Berg. You are right, Scipio; and having had the lesson well beaten into me, I will henceforth act accordingly. That same night I entered the house of a lady of quality, who had in her arms a little lap-dog, so very diminutive that she could have hid it in her bosom. The instant it saw me, it flew at me out of its mistress's arms, barking with all its might, and even went so far as to bite my leg. I looked at it with disgust, and said to myself, "If I met you in the street, paltry little animal, either I would take no notice of you at all, or I would make mince meat of you." The little wretch was an example of the common rule – that mean-souled persons when they are in favour are always insolent, and ready to offend those who are much better than themselves, though inferior to them in fortune.

Scip. We have many instances of this in worthless fellows, who are insolent enough under cover of their masters' protection; but if death or any other chance brings down the tree against which they leaned, their true value becomes apparent, since they have no other merit than that borrowed from their patrons; whilst virtue and good sense are always the same, whether clothed or naked, alone or accompanied. But let us break off now; for the light beaming in through those chinks shows that the dawn is far advanced.

Berg. Be it so; and I trust in heaven that to-night we shall find ourselves in a condition to renew our conversation.

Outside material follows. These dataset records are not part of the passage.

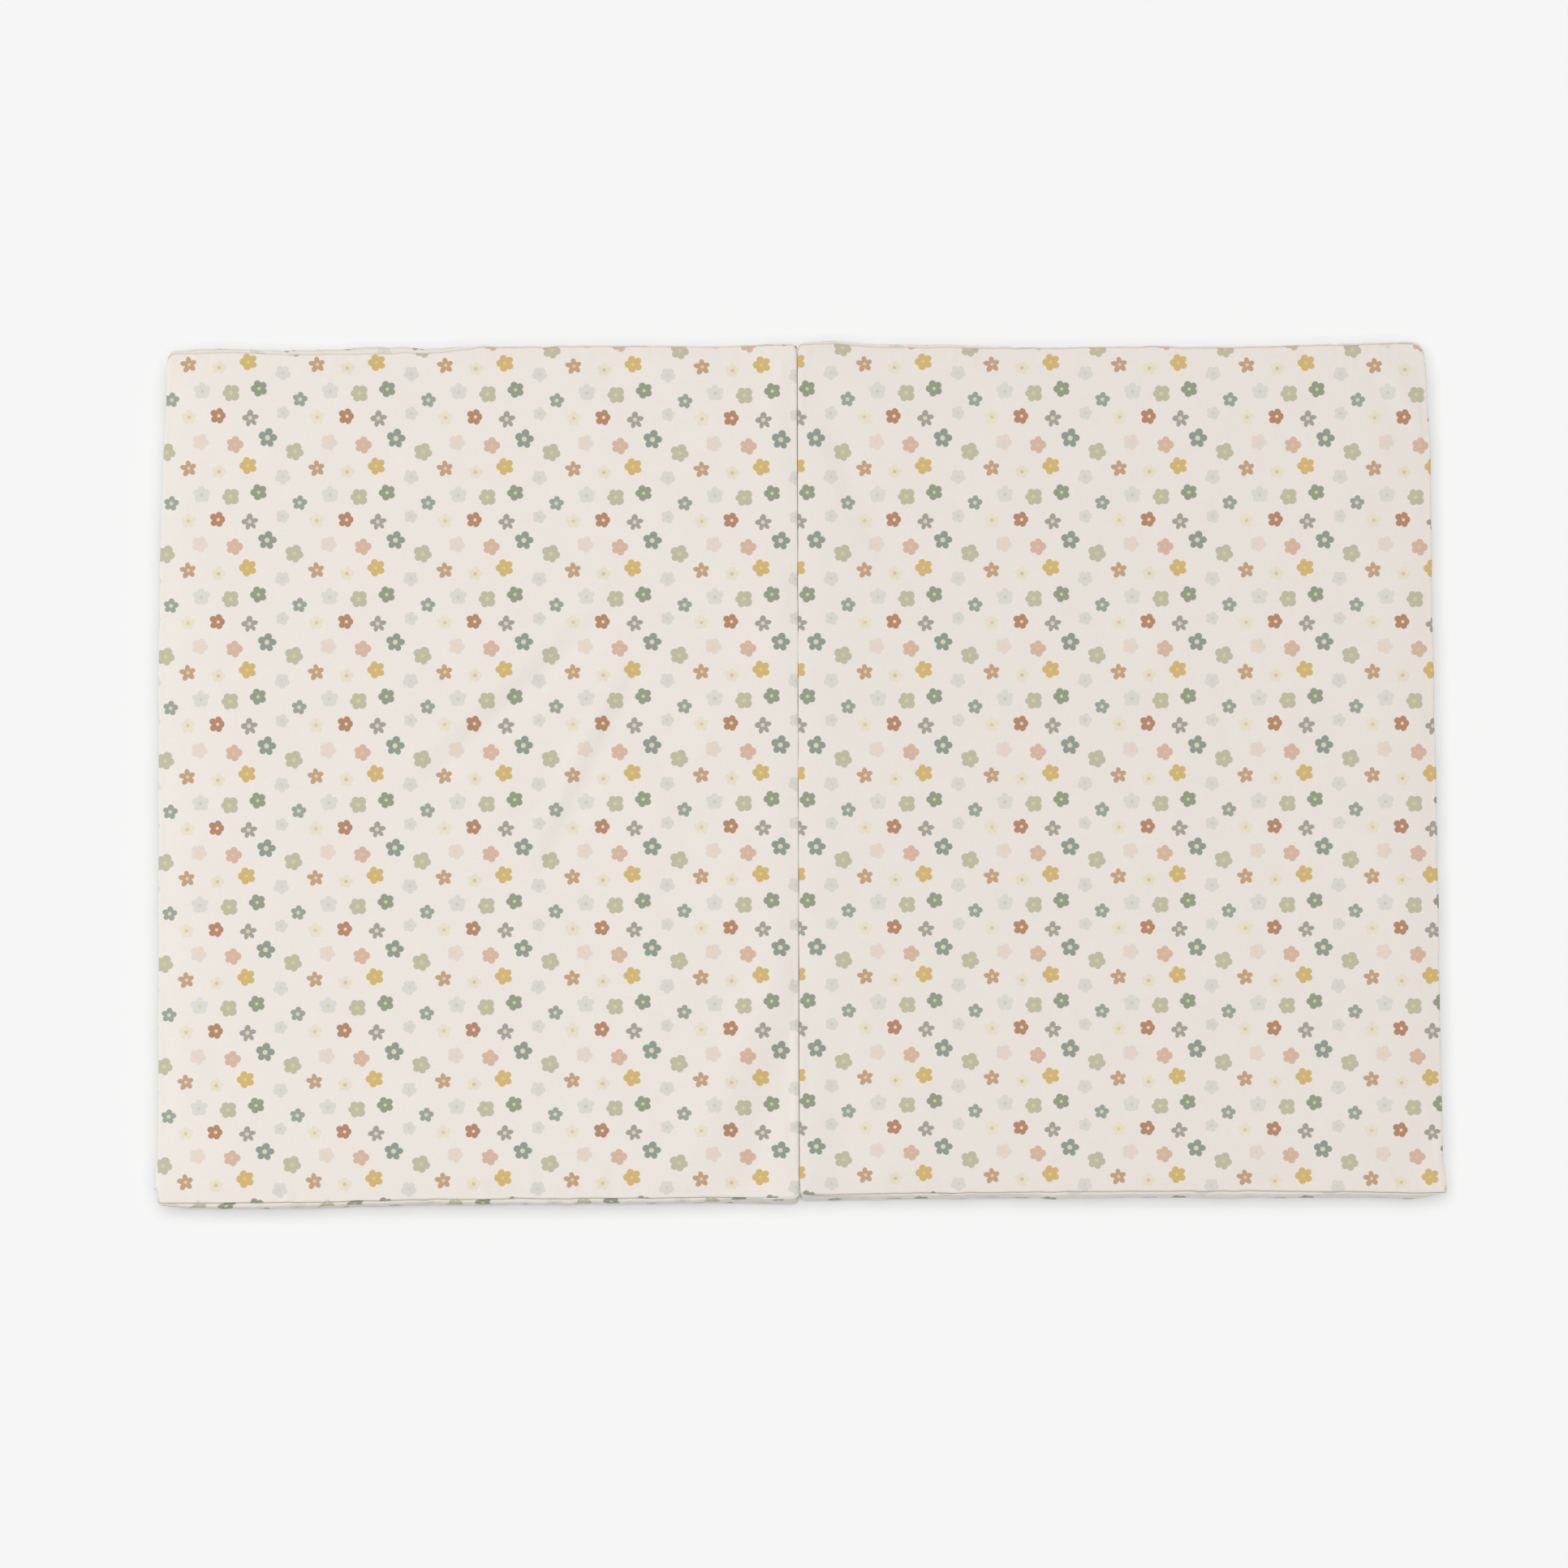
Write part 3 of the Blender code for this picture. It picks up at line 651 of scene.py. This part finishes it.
def turn_faces(obj, up):
    """Turns a cloth's faces to look up where up is 1, down where it is -1, or outwards where it is 0."""
    edit_all((bpy.ops.mesh.normals_make_consistent, {"inside": False}))
    normals, centres = np.empty((2, len(obj.data.polygons) * 3))
    obj.data.polygons.foreach_get("normal", normals)
    obj.data.polygons.foreach_get("center", centres)
    normals, centres = normals.reshape(-1, 3), centres.reshape(-1, 3)
    way = (0, 0, up) if up else (centres - centres.mean(axis=0)) * (1, 1, 0)
    if (normals * way).sum() < 0:
        edit_all((bpy.ops.mesh.flip_normals, {}))


def gridded_cloth(name, cells):
    """A flat grid whose points remember their shares across and along the cloth."""
    obj = add_piece(
        name, bpy.ops.mesh.primitive_grid_add,
        x_subdivisions=cells[0], y_subdivisions=cells[1], size=1, calc_uvs=False,
    )
    co = coordinates(obj.data)
    for axis, label in ((0, "across"), (1, "along")):
        remember(obj.data, label, crowded(np.round((co[:, axis] + 0.5) * cells[axis]) / cells[axis]))
    return obj


def finish_cloth(obj):
    for label in ("across", "along", "row"):
        if label in obj.data.attributes:
            obj.data.attributes.remove(obj.data.attributes[label])
    obj.data.shade_smooth()


def top_cloth(name, panel):
    """The printed top of one panel, crowned and creased, its rim rolled down into the seam."""
    obj = gridded_cloth(name, (CELLS_ACROSS, CELLS_ALONG))
    mesh = obj.data
    across, along = remembered(mesh, "across"), remembered(mesh, "along")
    plan = panel.plan(across, along, np.full_like(across, TOP_RIM * MM))
    place_points(mesh, np.column_stack((plan, panel.top_height(across, along, plan))))
    for ring, (out, rise) in enumerate(TOP_SECTION):
        new = extrude_rim(obj, ring == 0)
        across, along = remembered(mesh, "across")[new], remembered(mesh, "along")[new]
        settle = 1 - (ring + 1) / len(TOP_SECTION)
        out = out + HINGE_TOP_OUT * panel.hinge_share(across, along)
        out += OUTER_TOP_OUT * eased(OUTER_ROLL, ring) * panel.end_share(not panel.is_left, across, along)
        plan = panel.plan(across, along, out * MM)
        height = panel.seam_height(plan) + rise * MM + panel.gathers(across, along) * settle
        height += line_rise(plan[:, 0], plan[:, 1], PUCKERS[panel.name], True) * 0.4 * settle
        co = coordinates(mesh)
        co[new] = np.column_stack((plan, height))
        place_points(mesh, co)
    turn_faces(obj, 1)
    co = coordinates(mesh)
    u, v = panel.print_at(co[:, 0], co[:, 1])
    corners = corner_points(mesh)
    set_print_map(mesh, u[corners], v[corners])
    finish_cloth(obj)
    return obj


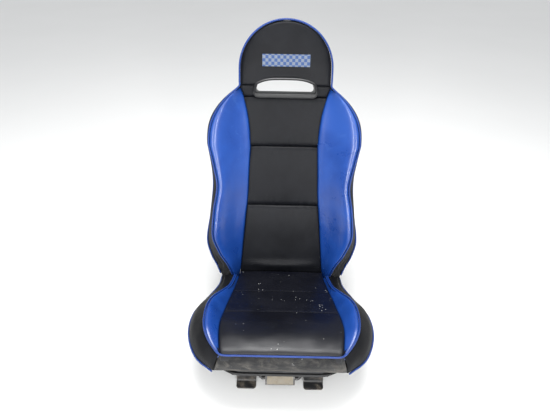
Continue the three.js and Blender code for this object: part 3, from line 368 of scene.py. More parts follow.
def vinyl_grain_group():
    """Pebbled vinyl: a height of cells and creases, and a slow mottling."""
    group, inn, out = node_group(
        "vinyl_grain",
        [("Cells per metre", "NodeSocketFloat", 900.0), ("Mottle per metre", "NodeSocketFloat", 9.0)],
        [("Height", "NodeSocketFloat"), ("Mottle", "NodeSocketFloat"), ("Rubbed", "NodeSocketFloat")])
    place = place_node(group)
    cells = group.nodes.new("ShaderNodeTexVoronoi")
    cells.feature = "SMOOTH_F1"
    cells.inputs["Smoothness"].default_value = 0.35
    link(group, place, cells.inputs["Vector"])
    link(group, inn.outputs["Cells per metre"], cells.inputs["Scale"])
    fine = noise_node(group, place, math_node(group, "MULTIPLY", inn.outputs["Cells per metre"], 0.45), 4.0,
        0.6)
    broad = noise_node(group, place, 70.0, 2.0)
    height = math_node(group, "ADD", math_node(group, "MULTIPLY", cells.outputs["Distance"], 0.8), fine)
    link(group, math_node(group, "ADD", height, math_node(group, "MULTIPLY", broad, 0.6)),
        out.inputs["Height"])
    mottle = noise_node(group, place, inn.outputs["Mottle per metre"], 5.0, 0.62, 0.4)
    link(group, banded(group, mottle, 0.32, 0.68), out.inputs["Mottle"])
    rubbed = noise_node(group, place, 26.0, 7.0, 0.7, 0.8)
    link(group, banded(group, rubbed, 0.58, 0.74), out.inputs["Rubbed"])
    return group


def dust_group():
    """Dust thicker low down, from none at High to full at Low, in noisy patches, with scattered specks."""
    group, inn, out = node_group(
        "settled_dust",
        [("Low", "NodeSocketFloat", 0.0), ("High", "NodeSocketFloat", 0.2),
            ("Specks", "NodeSocketFloat", 0.5)],
        [("Dust", "NodeSocketFloat"), ("Specks", "NodeSocketFloat")])
    place = place_node(group)
    split = group.nodes.new("ShaderNodeSeparateXYZ")
    link(group, place, split.inputs[0])
    fall = math_node(group, "SUBTRACT", inn.outputs["High"], split.outputs["Z"])
    span = math_node(group, "SUBTRACT", inn.outputs["High"], inn.outputs["Low"])
    low = math_node(group, "DIVIDE", fall, span, clamped=True)
    patches = banded(group, noise_node(group, place, 34.0, 8.0, 0.72, 0.6), 0.42, 0.70)
    link(group, math_node(group, "MULTIPLY", low, patches), out.inputs["Dust"])
    cells = group.nodes.new("ShaderNodeTexVoronoi")
    cells.inputs["Scale"].default_value = 95.0
    link(group, place, cells.inputs["Vector"])
    dot = math_node(group, "SUBTRACT", 1.0, banded(group, cells.outputs["Distance"], 0.07, 0.14))
    thin = banded(group, noise_node(group, place, 21.0, 2.0), 0.56, 0.60)
    specks = math_node(group, "MULTIPLY", dot, thin)
    link(group, math_node(group, "MULTIPLY", specks, inn.outputs["Specks"]), out.inputs["Specks"])
    return group


def edge_wear_group():
    """Worn paint on proud edges, from how sharply the surface turns."""
    group, inn, out = node_group("edge_wear", [("Low", "NodeSocketFloat", 0.52),
        ("High", "NodeSocketFloat", 0.62)],
        [("Worn", "NodeSocketFloat")])
    turn = group.nodes.new("ShaderNodeNewGeometry").outputs["Pointiness"]
    span = math_node(group, "SUBTRACT", inn.outputs["High"], inn.outputs["Low"])
    edge = math_node(group, "DIVIDE", math_node(group, "SUBTRACT", turn, inn.outputs["Low"]), span,
        clamped=True)
    patches = banded(group, noise_node(group, place_node(group), 90.0, 6.0, 0.7), 0.42, 0.62)
    link(group, math_node(group, "MULTIPLY", edge, patches), out.inputs["Worn"])
    return group


GRAIN = vinyl_grain_group()
DUST = dust_group()
WEAR = edge_wear_group()


def used_group(tree, group, **values):
    made = tree.nodes.new("ShaderNodeGroup")
    made.node_tree = group
    for label, value in values.items():
        made.inputs[label.replace("_", " ")].default_value = value
    return made.outputs


def colour_mix(tree, factor, a, b):
    made = tree.nodes.new("ShaderNodeMix")
    made.data_type = "RGBA"
    for socket, value in ((made.inputs[0], factor), (made.inputs[6], a), (made.inputs[7], b)):
        if isinstance(value, tuple):
            socket.default_value = (*value, 1.0)
        elif isinstance(value, (int, float)):
            socket.default_value = value
        else:
            link(tree, value, socket)
    return made.outputs[2]


def new_finish(name, **plain):
    material = bpy.data.materials.new(name)
    material.use_nodes = True
    tree = material.node_tree
    shader = tree.nodes["Principled BSDF"]
    for label, value in plain.items():
        shader.inputs[label.replace("_", " ")].default_value = value
    return material, tree, shader


def bumped(tree, shader, height, strength, distance):
    made = tree.nodes.new("ShaderNodeBump")
    made.inputs["Strength"].default_value = strength
    made.inputs["Distance"].default_value = distance
    link(tree, height, made.inputs["Height"])
    link(tree, made.outputs[0], shader.inputs["Normal"])


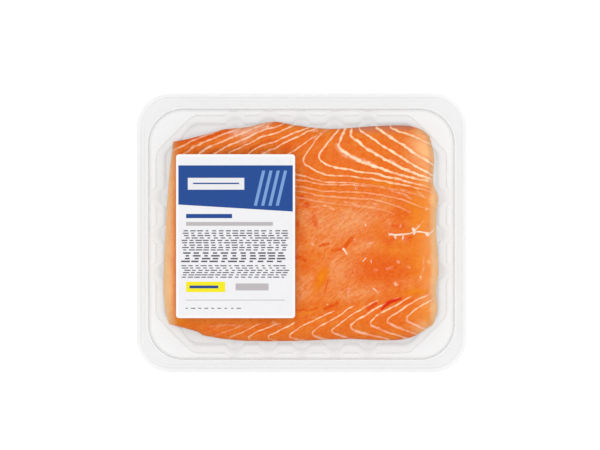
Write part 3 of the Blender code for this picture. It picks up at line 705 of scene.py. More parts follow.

The licentiate finished the reading of this dialogue, and the Alferez his nap, both at the same time. "Although this colloquy is manifestly fictitious," said the licentiate, "it is, in my opinion, so well composed, that the Señor Alferez may well proceed with the second part."

"Since you give me such encouragement, I will do so," replied the alferez, "without further discussing the question with you, whether the dogs spoke or not."

"There is no need that we should go over that ground again," said the licentiate. "I admire the art and the invention you have displayed in the dialogue, and that is enough. Let us go to the Espolon,65 and recreate our bodily eyes, as we have gratified those of our minds."

"With all my heart," said the alferez, and away they went.

THE LITTLE GIPSY GIRL

It would almost seem that the Gitanos and Gitanas, or male and female gipsies, had been sent into the world for the sole purpose of thieving. Born of parents who are thieves, reared among thieves, and educated as thieves, they finally go forth perfected in their vocation, accomplished at all points, and ready for every species of roguery. In them the love of thieving, and the ability to exercise it, are qualities inseparable from their existence, and never lost until the hour of their death.